Juror Number 2: The Story of a Murder, the Agony of a Neighborhood
Efrem Sigel (Ivory Coast 1965-67)
Writers Press Publisher
$19.00 (Hardcover), $15.95 (paperback), $9.99 (Kindle)
Reviewed by Dick Lipez (Ethiopia 1962-64)
This valuable short book about the author’s experience with the New York City criminal justice system is more like a long New Yorker article than a book. But that’s fine — it’s the kind of well-thought-out and well-written reporting you get drawn into and read all the way through and know afterwards that you’ve learned something.
Picked as a juror in a trial involving a Bloods vs. Cripps double homicide outside an East Harlem public housing project, Sigel becomes puzzled over why Abraham Cucuta has gunned down two other young men during a supposed gang truce in what starts out as a friendly dice game. It becomes clear during the three-week trial that all the gang members involved have lived lives so fraught and empty of family and institutional stability that prison or a violent early death seems all but inevitable.
The main witness against Cucuta, Alejandro Alverez, was a fatherless kid with a crack addict mother who made his way to the streets early, finding self-protection, an income, and a kind of family in a drug gang. It was how he survived. In and out of jail constantly, Alverez agrees to testify against his old buddy in return for a lighter sentence in another case. He does this despite his awareness that “snitches get stitches.”

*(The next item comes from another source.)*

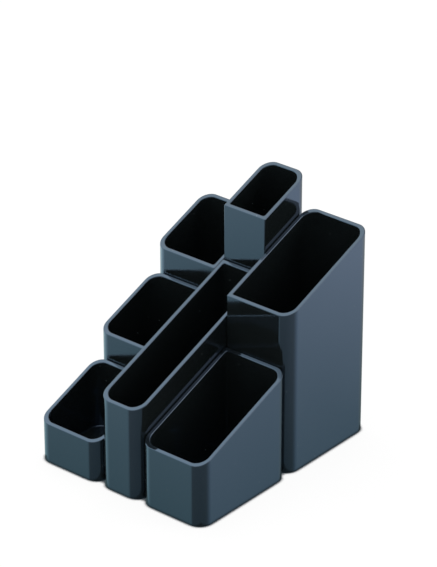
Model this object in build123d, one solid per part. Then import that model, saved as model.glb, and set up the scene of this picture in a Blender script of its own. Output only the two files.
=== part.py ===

The first half of the book recounts the trial itself. There’s a competent and fair-minded judge, and Sigel’s fellow jurors are a reassuringly good mix of intelligent men and women trying to get it right. (Cucuta is convicted of first-degree murder, and that seems justified.) There are also some nice vignettes of the prosecutor and the defense attorney, both of whom Sigel interviewed later. Dawn Florio, defending Cucuto despite a solid case against him, is a smart, hard-working 55-year-old woman with bad knees who sells beauty products and health supplements on the side. The meticulous assistant district attorney, Dafra Yoran, is the daughter of a Holocaust survivor who is dedicating her life to holding murderers accountable.
After the trial, Sigel is haunted by what he has learned, and he keeps asking himself why this bloody murder of two young people had to happen. His dogged search for answers takes up the second half of the book. The combination of disastrous family conditions, bad housing, indifferent schools, and a criminal justice system bent on punishment and little else conspired to doom Cucuto and Alverez from the start.
Sigel concludes, though, that things don’t have to turn out that way. The murder happened ten years earlier (the trial was delayed by Alverez’s belated willingness to testify), and in those ten years conditions have improved in New York, he says. Sigel cites examples of progress in community policing and bail reforms, better schools under Bloomberg (though backsliding under DeBlasio), and the arrival on the scene of non-profit groups like GOSO, Getting Out and Staying Out, where former offenders work with young parolees to provide the skills and confidence to make non-criminal lives for themselves.
Sigel is a good writer and an exemplary citizen, and he’s written a thoughtful, honest, and unsentimental book that ends on a convincing note of hope.
Richard Lipez (Ethiopia 1962-64, Washington staff 1964-67) is a former editorial writer at The Berkshire Eagle. He reviews mysteries for The Washington Post and writes the Don Strachey private eye novels under the name Richard Stevenson.